Nilai altruisme semacam itulah yang telah diwariskan oleh para pendahulu Tionghoa semacam negarawan Tan Po Gwan, Siauw Giok Tjhan, Ong Eng Die, ataupun Kwik Kwan Gie. Sebelumnya, di zaman kemerdekaan ada negosiator ulung semacam Tjoa Siek In yang menjadi delegasi perundingan USS-Renville, serta Sim Kie Ay yang ditunjuk Moh. Hatta sebagai delegasi-penasehat dalam Konferensi Meja Bundar (KMB) di Den Haag. Sedangkan di gelanggang politik praktis terdapat Siauw Giok Tjhan, Yap Tjwan Bing, Yap Thiam Hien, Go Gien Tjwan, Teddy Jusuf, dan lain-lainnya.
Akhirnya, sebagai bangsa yang masih terus dilanda krisis berkepanjangan yang tampaknya tidak mungkin berakhir dalam waktu singkat, seluruh elemen bangsa memang masih dituntut untuk tetap hidup serba prihatin.

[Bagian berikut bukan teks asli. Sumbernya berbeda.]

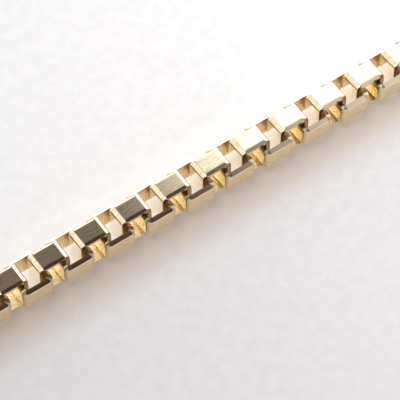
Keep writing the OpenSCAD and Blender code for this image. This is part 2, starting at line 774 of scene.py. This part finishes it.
@dataclass
class BoxChain:
    """The whole chain, in the two halves that the CAD model has.

    Each link is turned a little by chance, about the chain and about the upright line. The roll and
    the yaw are the usual size of that, and most_turns is how many times as far it may go. Each link
    also starts at its own place in the gold's patterns, up to strip_length along and across them.
    """

    loop: OvalLoop = field(default_factory=OvalLoop)
    link: BoxLink = field(default_factory=BoxLink)
    roll: float = math.radians(0.35)
    yaw: float = math.radians(0.08)
    most_turns: float = 2.0
    strip_length: float = 40.0
    seed: int = 7

    def lie(self, number: int) -> Lie:
        """Tells how a link lies; the two end links stand upright."""
        return Lie.UPRIGHT if (abs(number) + self.loop.end_link) % 2 == 0 else Lie.FLAT

    def half(self, half: Half, material: bpy.types.Material) -> bpy.types.Object:
        """Builds one half of the chain.

        Args:
            half: Which half.
            material: The links' gold.

        Returns:
            One joined mesh that stands for the CAD node of that half.
        """
        end = self.loop.end_link
        numbers = range(-end, 0) if half is Half.LEFT else range(0, end + 1)
        chance = np.random.default_rng(self.seed + len(half.value))
        points, normals, faces, strip, marks = self.link.parts()
        joined = MeshParts()
        for number in numbers:
            x, y, heading = self.loop.place(number)
            turns = chance.normal(0.0, 1.0, 2).clip(-self.most_turns, self.most_turns)
            lie = self.lie(number)
            stand = math.pi / 2 if lie is Lie.UPRIGHT else 0.0
            moved = []
            for rows in (points, normals):
                rows = turned(rows, 0, stand + turns[0] * self.roll)
                moved.append(turned(rows, 2, heading + turns[1] * self.yaw))
            shift = chance.uniform(0.0, self.strip_length, 2)
            joined.add(moved[0] + (x, y, self.link.side / 2), moved[1], faces, strip + shift, marks[lie])
        made = joined.build(half.value + "_links", material)
        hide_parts(half.value)
        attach(made, BODY)
        log.info("%s: %d links, %d faces", made.name, len(numbers), len(made.data.polygons))
        return made


@dataclass
class BarrelClasp:
    """Closed barrel clasp with a fixed eye at each end.

    The seam round its middle has softened rims and leaning sides, and each flat end of the barrel has
    a ring of points at cap_share of its radius.
    """

    length: float = 8.0
    diameter: float = 3.0
    rim: float = 0.6
    rim_segments: int = 8
    cap_share: float = 0.6
    seam_width: float = 0.3
    seam_depth: float = 0.15
    seam_soft: float = 0.06
    seam_bevel: float = 0.3
    seam_lean: float = 0.6
    eye_radius: float = 1.4125
    eye_wire: float = 0.6
    eye_reach: float = 0.9
    segments: int = 72
    wire_segments: int = 24
    skin_cell: float = 0.1

    def outline(self) -> np.ndarray:
        """Works out half of the barrel's outline.

        Returns:
            Points as (place along the axis, radius), from one end's middle to the other's.
        """
        half, radius = self.length / 2, self.diameter / 2
        turns = [math.pi / 2 * k / self.rim_segments for k in range(self.rim_segments + 1)]
        rim = [(half - self.rim + self.rim * math.cos(turn), radius - self.rim + self.rim * math.sin(turn))
               for turn in turns]
        seam_half, soft = self.seam_width / 2, self.seam_soft
        seam = [(seam_half + soft, radius),
                (seam_half + soft * self.seam_bevel, radius - soft * self.seam_bevel),
                (seam_half, radius - soft),
                (seam_half - soft * self.seam_lean, radius - self.seam_depth)]
        right = [(half, 0.0), (half, (radius - self.rim) * self.cap_share)] + rim + seam
        return np.array(right + [(-x, r) for x, r in reversed(right)])

    @staticmethod
    def circle(segments: int) -> np.ndarray:
        """Gives the points of a circle of radius 1, one row a point."""
        turns = np.linspace(0, 2 * math.pi, segments, endpoint=False)
        return np.stack([np.cos(turns), np.sin(turns)], 1)

    def barrel(self, joined: MeshParts) -> None:
        """Turns the outline round the clasp's axis.

        Args:
            joined: The mesh that the barrel goes to.
        """
        outline = self.outline()
        slope = np.gradient(outline, axis=0)
        lean = np.stack([slope[:, 1], -slope[:, 0]], 1)
        lean /= np.linalg.norm(lean, axis=1)[:, None]
        ring = self.circle(self.segments)
        points, normals = (
            np.concatenate([np.repeat(rows[:, None, :1], self.segments, 1),
                            rows[:, None, 1:] * ring[None]], 2)
            for rows in (outline, lean))
        self.weave(joined, points, normals, closed=False)

    def eye(self, joined: MeshParts, side: int) -> None:
        """Bends the wire into the eye at one end.

        Args:
            joined: The mesh that the eye goes to.
            side: -1 or 1 for the left or the right end.
        """
        ring, wire = self.circle(self.segments), self.circle(self.wire_segments)
        bent = wire * (self.eye_wire / 2) + (self.eye_radius, 0.0)
        points, normals = (
            np.concatenate([rows[None, :, :1] * ring[:, None],
                            np.repeat(rows[None, :, 1:], self.segments, 0)], 2)
            for rows in (bent, wire))
        points[:, :, 0] += side * (self.length / 2 + self.eye_reach)
        self.weave(joined, points, normals, closed=True)

    def weave(self, joined: MeshParts, points: np.ndarray, normals: np.ndarray, closed: bool) -> None:
        """Adds a grid of points as a skin.

        Args:
            joined: The mesh that it goes to.
            points: Rows of rings of points.
            normals: Their normals.
            closed: Joins the last ring to the first.
        """
        rows, around = points.shape[:2]
        faces, strip = grid_skin(rows, around, closed, np.arange(rows + 1) * self.skin_cell,
                                 np.arange(around + 1) * self.skin_cell)
        joined.add(points.reshape(-1, 3), normals.reshape(-1, 3), faces, strip,
                   np.zeros((rows * around, len(MeshParts.LABELS))))

    def build(self, loop: OvalLoop, height: float, material: bpy.types.Material) -> bpy.types.Object:
        """Builds the clasp.

        Args:
            loop: The chain's line, whose far side it closes.
            height: Height of its axis above the cloth.
            material: Its gold.

        Returns:
            One mesh of the barrel and its two eyes.
        """
        joined = MeshParts()
        self.barrel(joined)
        for side in (-1, 1):
            self.eye(joined, side)
        joined.points = [rows + (0.0, loop.arc_radius, height) for rows in joined.points]
        made = joined.build("clasp_barrel", material)
        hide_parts("clasp")
        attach(made, BODY)
        log.info("%s: %d faces", made.name, len(made.data.polygons))
        return made


@dataclass
class ClothTable:
    """The pale cloth under the necklace, a round flat stage."""

    reach: float = 3000.0
    rings: tuple[float, ...] = (0.02, 0.1, 0.4, 1.0)
    sides: int = 64

    def build(self, material: bpy.types.Material) -> bpy.types.Object:
        """Builds the cloth.

        Args:
            material: Its finish.

        Returns:
            The stage.
        """
        sides = self.sides
        turns = [2 * math.pi * k / sides for k in range(sides)]
        points = [(0.0, 0.0, 0.0)]
        for ring in self.rings:
            radius = ring * self.reach * MM
            points += [(radius * math.cos(turn), radius * math.sin(turn), 0.0) for turn in turns]
        faces: list[tuple[int, ...]] = [(0, 1 + k, 1 + (k + 1) % sides) for k in range(sides)]
        for ring_number in range(1, len(self.rings)):
            inner, outer = 1 + (ring_number - 1) * sides, 1 + ring_number * sides
            for k in range(sides):
                k2 = (k + 1) % sides
                faces.append((inner + k, outer + k, outer + k2, inner + k2))
        mesh = bpy.data.meshes.new("cloth_table")
        mesh.from_pydata(points, [], faces)
        mesh.materials.append(material)
        made = bpy.data.objects.new("cloth_table", mesh)
        bpy.context.scene.collection.objects.link(made)
        log.info("%s: %d faces", made.name, len(made.data.polygons))
        return made


@dataclass
class StudioLight:
    """Soft light of the studio, as bright and dark fields of the sky round the table.

    The fields are given by the parts of a direction: its share to the right (X), its share away from
    the front side (Y), and its share up (Z). A pair of limits is where a field starts and where it is
    full. From front to back lie the near fields, the plate fields and the far field. The lamp is
    overhead, a little to the left.
    """

    seen_behind: Triple = (0.85, 0.85, 0.86)
    near_dark: Triple = (0.083, 0.044, 0.034)
    near_light: Triple = (0.98, 0.94, 0.85)
    near_edge: Pair = (0.322, 0.402)
    slant_from: float = 0.20
    slant_rate: float = 1.5
    near_left: Triple = (0.15, 0.11, 0.085)
    near_left_right: Pair = (0.12, 0.0)
    near_low: float = 0.8
    near_low_up: Pair = (0.40, 0.26)
    near_low_right: Pair = (0.16, 0.06)
    near_low_left: Pair = (-0.42, -0.30)
    near_high: float = 2.0
    near_high_right: Pair = (0.06, -0.04)
    near_high_up: Pair = (0.60, 0.70)
    side_right: Pair = (0.60, 0.75)
    side_away: Pair = (-0.60, -0.30)

    window: float = 2.4
    window_rim: float = 0.9
    window_away: Pair = (0.36, 0.43)
    plate_grey: Triple = (0.192, 0.168, 0.160)
    plate_edge: Pair = (0.286, 0.392)
    plate_away: Pair = (0.30, 0.37)
    left_field: float = 1.05
    left_field_right: Pair = (0.215, 0.155)

    lamp: float = 6.0
    lamp_right: Pair = (0.01, -0.07)
    lamp_left: Pair = (-0.45, -0.37)
    lamp_near: Pair = (-0.18, -0.10)
    lamp_far: Pair = (0.40, 0.34)
    far_field: float = 1.8
    far_away: Pair = (0.53, 0.61)

    def near(self, bench: Bench, right: Socket, away: Socket, up: Socket) -> Socket:
        """Paints the fields toward the front.

        Args:
            bench: The world's bench.
            right: A direction's share to the right.
            away: Its share away from the front side.
            up: Its share up.

        Returns:
            Their colour.
        """
        slant = bench.math("MAXIMUM", bench.math("SUBTRACT", away, self.slant_from), 0.0)
        edge = bench.math("ADD", right, bench.product(slant, self.slant_rate))
        color = bench.mix(bench.step(edge, self.near_edge), self.near_dark, self.near_light)
        color = bench.mix(bench.step(right, self.near_left_right), color, self.near_left)
        low = bench.product(bench.step(up, self.near_low_up), bench.step(right, self.near_low_right),
                            bench.step(right, self.near_low_left))
        color = bench.mix(low, color, grey(self.near_low))
        high = bench.product(bench.step(right, self.near_high_right), bench.step(up, self.near_high_up))
        color = bench.mix(high, color, grey(self.near_high))
        side = bench.product(bench.step(right, self.side_right), bench.step(away, self.side_away))
        return bench.mix(side, color, grey(self.window))

    def plate(self, bench: Bench, right: Socket, away: Socket) -> Socket:
        """Paints the fields that the upper faces of the links reflect.

        Args:
            bench: The world's bench.
            right: A direction's share to the right.
            away: Its share away from the front side.

        Returns:
            Their colour.
        """
        window = bench.step(away, self.window_away, (self.window_rim, self.window))
        color = bench.mix(bench.step(right, self.plate_edge), self.plate_grey, window)
        return bench.mix(bench.step(right, self.left_field_right), color, grey(self.left_field))

    def build(self) -> None:
        """Makes the world."""
        world = bpy.data.worlds.new("studio")
        bpy.context.scene.world = world
        world.use_nodes = True
        bench = Bench(world.node_tree)
        apart = bench.node("ShaderNodeSeparateXYZ")
        bench.feed(apart.inputs[0], bench.node("ShaderNodeTexCoord").outputs["Generated"])
        right, away, up = apart.outputs

        base = bench.mix(bench.step(away, self.plate_away), self.near(bench, right, away, up),
                         self.plate(bench, right, away))
        lamp = bench.product(bench.step(right, self.lamp_right), bench.step(right, self.lamp_left),
                             bench.step(away, self.lamp_near), bench.step(away, self.lamp_far))
        base = bench.mix(lamp, base, grey(self.lamp))
        base = bench.mix(bench.step(away, self.far_away), base, grey(self.far_field))

        seen = bench.node("ShaderNodeLightPath").outputs["Is Camera Ray"]
        sky = bench.node("ShaderNodeBackground")
        bench.feed(sky.inputs["Color"], bench.mix(seen, base, self.seen_behind))
        output = bench.node("ShaderNodeOutputWorld")
        bench.feed(output.inputs["Surface"], sky.outputs[0])
        bpy.context.scene.view_settings.view_transform = "Standard"
        log.info("studio light: %d nodes", len(world.node_tree.nodes))


@dataclass
class CloseUpCamera:
    """The macro camera of the photograph."""

    target: Triple = (-0.165, -46.863, 1.5)
    azimuth: float = -125.07
    elevation: float = 55.86
    distance: float = 158.6
    focal_pixels: float = 2280.0
    picture_pixels: float = 400.0
    sensor_width: float = 36.0
    clip_metres: Pair = (0.01, 20.0)

    def build(self) -> bpy.types.Object:
        """Makes the camera.

        Returns:
            The camera, which is now the scene's own.
        """
        data = bpy.data.cameras.new("close_up")
        data.sensor_width = self.sensor_width
        data.lens = self.focal_pixels / self.picture_pixels * self.sensor_width
        data.clip_start, data.clip_end = self.clip_metres
        made = bpy.data.objects.new("close_up", data)
        bpy.context.scene.collection.objects.link(made)
        turn, rise = math.radians(self.azimuth), math.radians(self.elevation)
        back = Vector((math.cos(rise) * math.cos(turn), math.cos(rise) * math.sin(turn), math.sin(rise)))
        made.location = (Vector(self.target) + back * self.distance) * MM
        made.rotation_mode = "QUATERNION"
        made.rotation_quaternion = (-back).to_track_quat("-Z", "Y")
        bpy.context.scene.camera = made
        log.info("%s: %.0f mm lens", made.name, data.lens)
        return made


def main() -> None:
    """Builds the camera, the light, the table and the necklace, in that order."""
    logging.basicConfig(level=logging.INFO, format="%(name)s: %(message)s")
    CloseUpCamera().build()
    StudioLight().build()
    ClothTable().build(PaleCloth().build())

    chain = BoxChain()
    gold = LinkGold().build()
    for half in Half:
        chain.half(half, gold)
    BarrelClasp().build(chain.loop, chain.link.side / 2, ClaspGold().build())


if __name__ == "__main__":
    main()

Kesediaan berbagi terhadap sesama adalah relevan dengan makna Imlek itu sendiri, yaitu pernyataan syukur atas kemakmuran yang telah diberikan oleh Tuhan. Bukankah pernyataan syukur atas karunia Tuhan tidak semestinya dirayakan secara “bringas” terhadap lingkungan sosialnya? Gong Xi Fa Chai!